American Samoa also restricts property rights to natives.

In its motion to intervene in the Fitisemanu case, the government of American Samoa wrote, “For 3,000 years, on an archipelago 7,000 miles from this Court, the American Samoan people have preserved fa⸍a Samoa – the traditional Samoan way of life, weaving together countless traditional cultural, historical, and religious practices into a vibrant pattern found nowhere else in the world.”

The unique relationship it formed with the U.S. has been in place for more than a century, and now the Fitisemanu petitioners seek to disrupt it, the government said.

The petitioners “would love to claim that their stance serves the interests of the American Samoan people,” it said, but those people don’t share that view. “The American Samoan people have not yet reached consensus on whether to accept the privileges and responsibilities of birthright citizenship – but they firmly believe (that decision) should come through the democratic process, not through a judicial misreading of the Citizenship Clause.”

Further, the American Samoan government’s motion to intervene said, “Nothing prevents petitioners from seeking citizenship for themselves through the streamlined naturalization process that Congress has provided for persons born in American Samoa.”

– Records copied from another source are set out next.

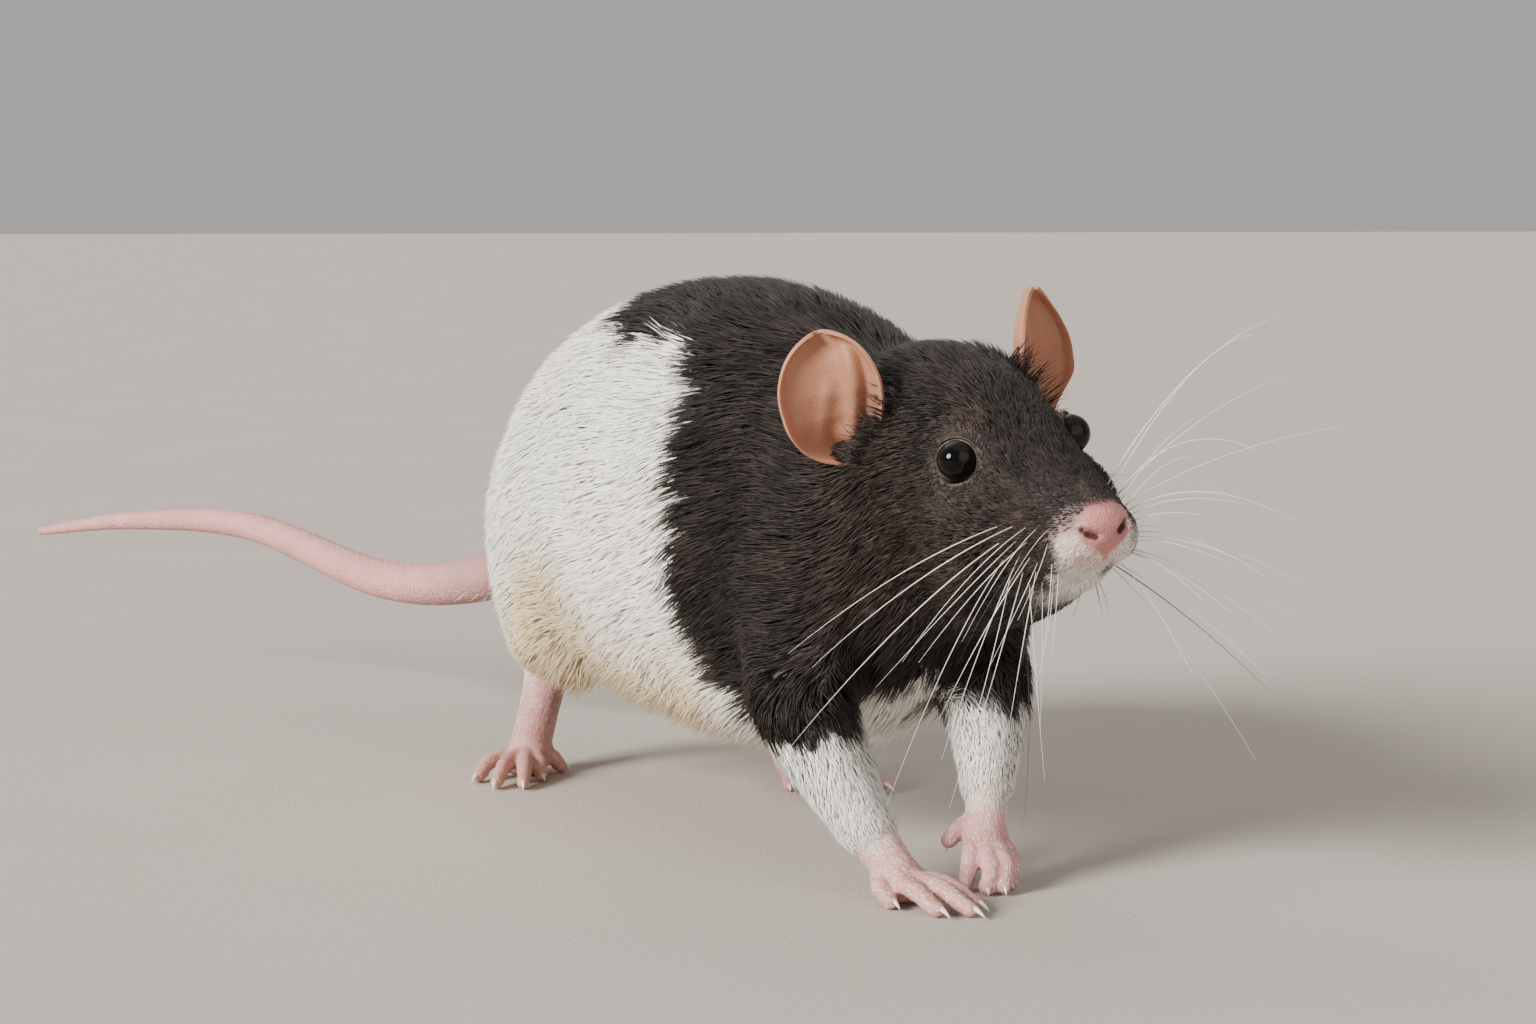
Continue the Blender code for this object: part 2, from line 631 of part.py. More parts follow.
def main():
    start()
    whole = sculpt("whole", head_masses() + body_masses(), BODY_VOXEL, BODY_SMOOTHING)
    dense = thin_out(copy_of(whole, "dense"), HEAD_TRIANGLES)
    body = thin_out(whole, BODY_TRIANGLES)

    head_point, head_normal = HEAD_CUT
    neck_point, neck_normal = NECK_CUT
    behind_head = half_space("behind_head", head_point, head_normal, -GAP / 2)
    before_neck = half_space("before_neck", head_point, Vector(head_normal) * -1, -GAP / 2)
    behind_neck = half_space("behind_neck", neck_point, neck_normal, -GAP / 2)
    before_torso = half_space("before_torso", neck_point, Vector(neck_normal) * -1, -GAP / 2)
    root_point, root_way, _ = tail_point(TAIL_CUTS[0])
    base_point, base_way, _ = tail_point(TAIL_CUTS[1])
    off_rump = half_space("off_rump", root_point, root_way, -GAP / 2)
    before_tail = half_space("before_tail", root_point, Vector(root_way) * -1, -GAP / 2)
    past_base = half_space("past_base", base_point, base_way)
    low = half_space("low", (0, 0, CHEST_BOTTOM), (0, 0, -1), -GAP / 2)
    over_legs = copy_of(before_torso, "over_legs")
    boolean(over_legs, half_space("high", (0, 0, CHEST_BOTTOM), (0, 0, 1), -GAP / 2), "INTERSECT")

    swell = swollen(dense, "swell", GAP)
    head = cut_away(dense, behind_head, low)
    parts = {"head": (carve_face(head), "dark_coat")}
    parts["neck"] = (cut_away(copy_of(body, "neck"), before_neck, behind_neck, low), "dark_coat")
    torso = cut_away(copy_of(body, "torso"), before_torso, off_rump)

    for name, cell in LEG_CELLS.items():
        inside = side_prism(f"{name}_cell", cell["outline"], cell["inner"], -GAP / 2)
        outside = side_prism(f"{name}_space", cell["outline"], cell["inner"], GAP / 2)
        leg = boolean(copy_of(body, name), inside, "INTERSECT")
        point, normal = WRIST_CUTS[name]
        below = half_space("below", point, normal, -GAP / 2, ANKLE_BLOCK)
        above = half_space("above", point, Vector(normal) * -1, -GAP / 2)
        cut_away(leg, over_legs, below)
        boolean(torso, outside, "DIFFERENCE")
        skin = "white_coat" if "hind" in name else "dark_coat"
        parts[name] = (leg, skin)
        fore, side = "fore" in name, name.split("_")[1]
        plan = (FOREFEET if fore else HINDFEET)[side]
        foot_name = name.replace("leg", "foot")
        foot = make_foot(foot_name, plan)
        floor = half_space("floor", (0, 0, 0), (0, 0, -1))
        parts[foot_name] = (cut_away(foot, above, floor), "bare_skin")
    parts["torso"] = (largest(torso), "white_coat")

    tail_base = cut_away(copy_of(body, "tail_base"), before_tail, past_base)
    parts["tail_base"] = (tail_base, "bare_skin")
    parts["tail_middle"] = (tail_length("tail_middle", TAIL_CUTS[1], TAIL_CUTS[2], 9), "bare_skin")
    parts["tail_end"] = (tail_length("tail_end", TAIL_CUTS[2], 1.0, 9), "bare_skin")

    for side, word in ((-1, "right"), (1, "left")):
        ear = cut_away(ear_sheet(side), swell)
        parts[f"ear_{word}"] = (ear, "ear_skin")
        eye = in_head(ball("eye", mirrored(EYE_PLACE, side), (EYE_RADIUS,) * 3, segments=18))
        parts[f"eye_{word}"] = (eye, "eye")
    finish(parts)


main()
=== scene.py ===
"""A hooded pet rat as a still, life-size model: skin, coat, ears, eyes, claws, tail and whiskers.

Shapes are worked out in the animal's own frame, in millimetres: the nose towards -Y, its left
towards +X and the floor at Z = 0. to_model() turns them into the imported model's metres.
"""

import math
from contextlib import contextmanager

import bmesh
import bpy
import numpy as np
from bpy.props import FloatProperty, FloatVectorProperty, IntProperty, PointerProperty
from mathutils import Euler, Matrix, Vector
from mathutils.bvhtree import BVHTree
from mathutils.kdtree import KDTree


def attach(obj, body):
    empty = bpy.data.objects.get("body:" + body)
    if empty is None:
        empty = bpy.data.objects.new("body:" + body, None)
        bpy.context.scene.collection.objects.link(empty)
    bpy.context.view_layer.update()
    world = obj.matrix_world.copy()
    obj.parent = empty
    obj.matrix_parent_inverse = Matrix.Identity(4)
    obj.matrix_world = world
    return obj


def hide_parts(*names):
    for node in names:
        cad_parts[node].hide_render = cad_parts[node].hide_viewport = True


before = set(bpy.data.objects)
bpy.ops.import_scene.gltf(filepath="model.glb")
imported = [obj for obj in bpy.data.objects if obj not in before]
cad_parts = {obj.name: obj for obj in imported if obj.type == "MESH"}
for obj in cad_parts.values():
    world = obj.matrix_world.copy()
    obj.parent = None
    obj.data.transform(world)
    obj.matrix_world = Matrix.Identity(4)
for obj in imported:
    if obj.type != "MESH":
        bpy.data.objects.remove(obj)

bl_info = {
    "name": "Hooded Pet Rat",
    "version": (1, 0, 0),
    "blender": (4, 5, 0),
    "location": "3D View > Sidebar > Rat",
    "description": "Skin, coat, ears, eyes, claws, tail and whiskers of a life-size hooded rat",
    "category": "Add Mesh",
}

MM = 0.001
BODY_ORIGIN = np.array((17.9, -78.5, 0.0))  # the animal's frame in the model's frame, in mm
SEED = 11

# The head's own frame: its origin is midway between the eyes
HEAD_PLACE = np.array((0.0, -79.8, 75.4))
HEAD_TURN = (0.0, -10.0, -4.0)
HEAD_AXES = np.array(Euler([math.radians(a) for a in HEAD_TURN], "YXZ").to_matrix())
NOSE_TIP = np.array((0.0, -27.5, -10.5))
EYE_RADIUS = 3.4
EYE_PLACE = np.array((10.4, 0.0, 0.0))
EYE_AXIS = np.array((0.74, -0.64, 0.2))

# Line down the middle of the head and the trunk, from the nose to the tail's root
TRUNK_LINE = [
    (0.0, -106.0, 63.0), (0.0, -92.0, 63.0), (0.0, -76.0, 63.0), (0.0, -54.0, 60.0),
    (0.0, -28.0, 60.0), (0.0, 0.0, 60.0), (0.0, 25.0, 61.0), (0.0, 50.0, 60.0),
    (-0.5, 74.0, 56.0), (-2.5, 95.0, 44.0),
]
TAIL_PATH = [
    (0.0, 78.0, 54.0), (-3.0, 97.0, 43.0), (-12.0, 119.0, 33.6), (-25.0, 143.0, 32.2),
    (-40.0, 188.0, 40.5), (-56.0, 230.0, 39.0), (-70.0, 264.0, 34.0),
]
TAIL_RADII = [8.0, 6.3, 4.9, 4.15, 3.1, 2.1, 1.0]
TAIL_START = 0.12  # share of the path where the bare tail starts, under the coat of its root
TAIL_RINGS = 190
RING_HEIGHT = 0.035  # share of the tail's radius that a ring of scales stands out

# Limbs: points down the middle from the body to the wrist or heel, and the radius at each
LIMBS = {
    "foreleg_right": (
        [(-18.0, -38.0, 48.0), (-20.5, -46.0, 32.0), (-19.0, -55.5, 19.5), (-15.2, -64.0, 8.0)],
        [11.0, 9.6, 6.8, 4.2],
    ),
    "foreleg_left": (
        [(15.0, -38.0, 48.0), (14.0, -49.0, 33.0), (9.8, -57.0, 23.5), (6.2, -62.4, 13.6)],
        [11.0, 9.0, 6.4, 4.0],
    ),
    "hindleg_right": (
        [(-19.0, 50.0, 50.0), (-21.5, 47.0, 37.5), (-17.5, 66.0, 28.0), (-13.0, 77.0, 20.5)],
        [13.5, 12.4, 8.6, 5.2],
    ),
    "hindleg_left": (
        [(19.0, 43.0, 50.0), (20.0, 29.0, 38.0), (18.6, 36.0, 28.5), (15.8, 43.0, 20.5)],
        [13.5, 12.0, 8.6, 5.2],
    ),
}

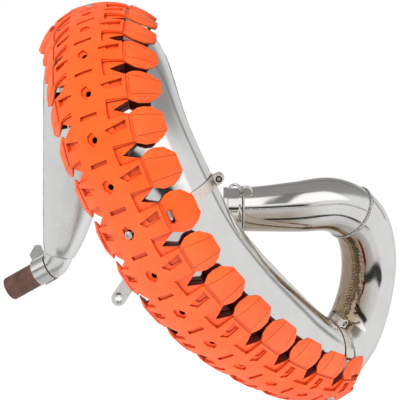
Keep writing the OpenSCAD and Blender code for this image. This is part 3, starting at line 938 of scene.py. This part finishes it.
def guard():
    """Fifteen middle plates and the free tabs of those that no clamp holds."""
    plain = finished(plate_mesh(False), "plate")
    held = finished(plate_mesh(True), "held_plate")
    tab = finished(tab_mesh(), "tab")
    for n in range(1, LINKS + 1):
        node = f"guard_link_{n:02d}"
        mesh = bent(held if n in CLAMPED else plain, n)
        show(f"{node}_moulding", mesh, LINK_ORANGE, nodes=[node], even=True)
        if n in CLAMPED:
            continue
        for letter, side in (("r", 1), ("l", -1)):
            node = f"tab_{letter}_{n:02d}"
            mesh = bent(tab, n, side)
            show(f"{node}_moulding", mesh, TAB_ORANGE_PAINTED_LIGHTER, node, [node], even=True)


guard()

# ---- clamps

BAND_W, BAND_T, BAND_CLEAR, HOUSING_ANGLE = 9, 0.9, 0.55, 120
WORM_R, WORM_CLEAR, WORM_LEN, WORM_PITCH = 3.3, 0.08, 15, 1.6
SCREW_R, HEAD_R, NUT_H, POCKET = 2.2, 4.3, 4.5, 2
STRAP_W = 11.2  # as wide as the band at (196-214,175-198); the solids have BAND_W
HOUSING_H = 2 * (WORM_R + WORM_CLEAR) + 2.4
# radius of the housing's arch, and how far its foot goes into the strap
HOUSING_ARCH_R, HOUSING_SINK = 5.2, 0.8


def discs(steps, sides=32):
    """A solid of revolution about z through (radius, height) steps."""
    return loft([np.array([(x, y, z) for x, y in circle(0, 0, r, sides)]) for r, z in steps])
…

When it made its determination against Fitisemanu, thereby reversing the lower court, the Tenth Circuit Court of Appeals said that the objections from the government of American Samoa had “not been taken into adequate consideration” by the lower court.

Because the Supreme Court did not specify the reason for its decision not to take up the case, it is not clear what role, if any, those objections played in its decision.

“It’s hard to know what the justices thought,” Weare said. “It’s hard to guess what their reasoning was.”

Whatever it was, “We’re going to continue fighting in the courts and in Congress,” he said, adding that Plaskett has already used her position as the Virgin Islands congressional delegate to urge Congress to dismantle the Insular Cases. “The fight goes on.”